Ni usted ni yo, ni Perico de los Palotes, ni los bolsonaros de las redes tenemos muchas cartas qué jugar en eso que llaman salida violenta de la dictadura de Maduro, es decir, invasiones, golpes o implosión popular. Al menos por los momentos, salvo solazarnos en ensoñaciones onanistas. Además, sin necesidad de ser discípulo de Gandhi, es de suponer que en principio las soluciones pacíficas son las mejores; que no hay que jugar a la guerra porque la guerra es mala, cruel y sangrienta. De manera que uno se inclina, al parecer con la enorme mayoría de conciudadanos, por una salida en paz que necesariamente parece implicar una transacción con los malvados, salvo que José Gregorio haga su primer milagro en un siglo y obligue a Maduro a que nos abandone. Y transacción implica concesiones y no únicamente los furores justicieros de nuestras tan lícitas y permanentes arrecheras y desvelos.

Yo creo que, en sana lógica –lo malo es que el mundo no es ni muy sano ni muy lógico–, este gobierno se murió e incluso se lo comieron los gusanos. Es un zombi en términos científicos. Pero, como es sabido, es asunto muy complicado vérselas con tales seres. De lo cual emerge esta inexplicable situación de silencios, desiertos y desconciertos, donde tantas cosas son fantasmáticas. Alguien osaría explicar, por ejemplo, qué fue lo que pasó, nada menos, con la agresión a la caravana presidencial por muchachones del Sebin, con qué objeto y por lo cual despidieron al jefe que, ahora según el ministro del área, anda por ahí tranquilazo esperando que el presidente agredido le dé nuevo oficio. El relator del notable suceso, no de sus objetivos, es el cardenal José Vicente Rangel. No, por supuesto, nadie ha dado la menor explicación al respecto.

O el lío de Andrade y Gorrín que deja a Al Capone y a Odebrecht como vulgares rateros, y que es el primer acto de la exhibición de corrupción más espectacular del planeta, dicen.
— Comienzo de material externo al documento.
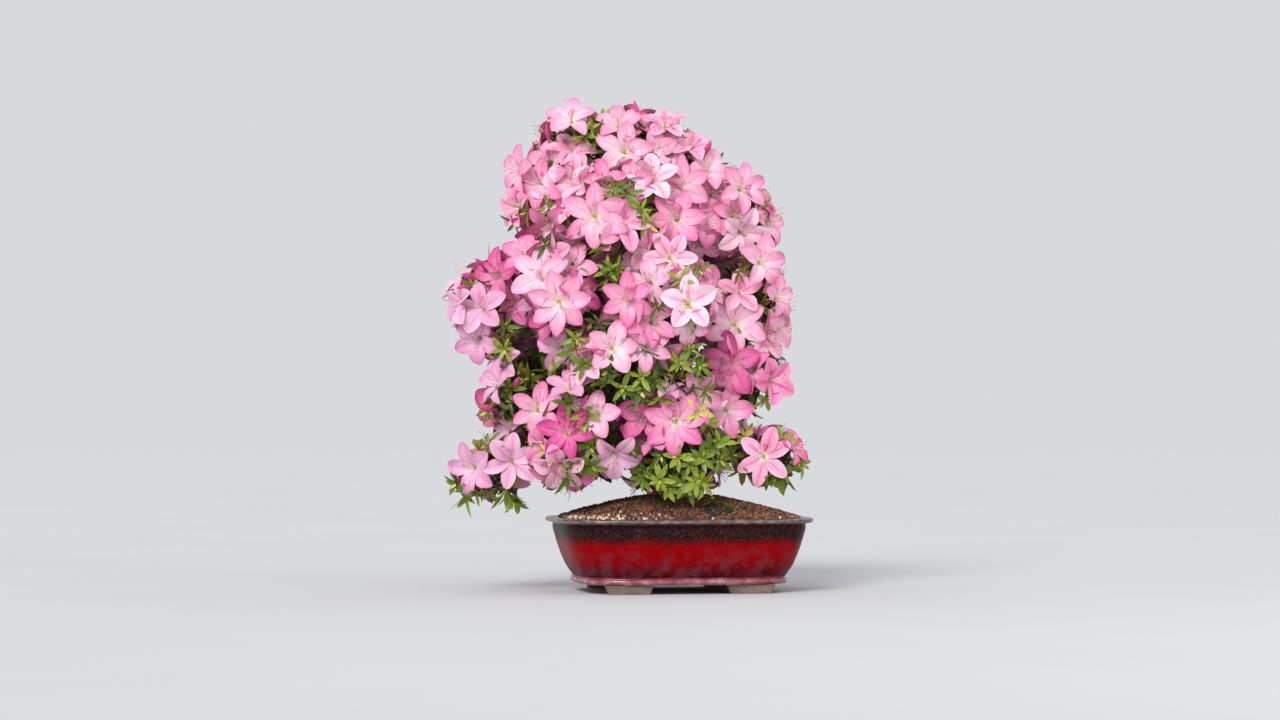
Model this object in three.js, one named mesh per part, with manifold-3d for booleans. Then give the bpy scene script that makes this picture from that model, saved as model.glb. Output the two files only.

Y nosotros, sorprendidos y balbuceantes víctimas, no alcanzamos a despertarnos de una vez de esa pesadilla que nos atrapa desde hace años. (Por cierto, Globovisión es un problema ineludible para unos cuantos demócratas, que les sea leve).

Bueno, en este clima poco propicio se avecinan decisiones impostergables para tratar de volver el país a la humana existencia. Si se logró convertirlo, con los bolsillos llenos de petrodólares, en un purulento zombi, lo contrario también debería ser posible. Y, en todo caso, es recomendable para la oposición actuar de otra manera; esa transacción pacífica, constitucional y electoral que se quiere hay que pensarla muy bien (remember Quisqueya). Ya se han dicho muchas cosas sensatas que no hay que repetir, aunque todavía no se tenga a mano y consensualmente nada menos que el “cómo” vamos a salir de los truhanes. Yo no voy a agregar sino un matiz que me parece importante y que tiene que ver con los principios y los fines.

Muchas cosas se pueden ceder, por ejemplo, en una justicia transicional, pero hay otras que he visto enunciadas por allí que dan grima. Por ejemplo, reconocer la asamblea nacional constituyente, con el simple argumento de que de hecho ya existe y actúa, y, claro, es de tal tamaño la tragedia real de los conciudadanos que bien vale cualquier concesión. Creo que no. Si “reconocer” significa legitimar o acatar voluntariamente –¿qué otro significado?–, aceptar entonces nuestro extravío cuando la repudiamos, es decir, negarnos a nosotros mismos nuestra solvencia ética y, paradójicamente, nuestra idoneidad como para dialogar en nombre de la gente. Lo que es absolutamente distinto a haberla tenido que soportar forzadamente. En un caso somos oprimidos, en el otro, cómplices indignos. Igual sería que traficáramos con la aceptación de las elecciones presidenciales del 20 de mayo, así sea para un interinato. Y similares.

La Constitución no da para todo, solo los déspotas así piensan. Pero sí acepta no pocos retorcimientos, o más sibilinamente interpretaciones. Nuestra integridad moral en el fondo es o no es. Vale la pena recordarlo en la mesa de juego, si la hubiese.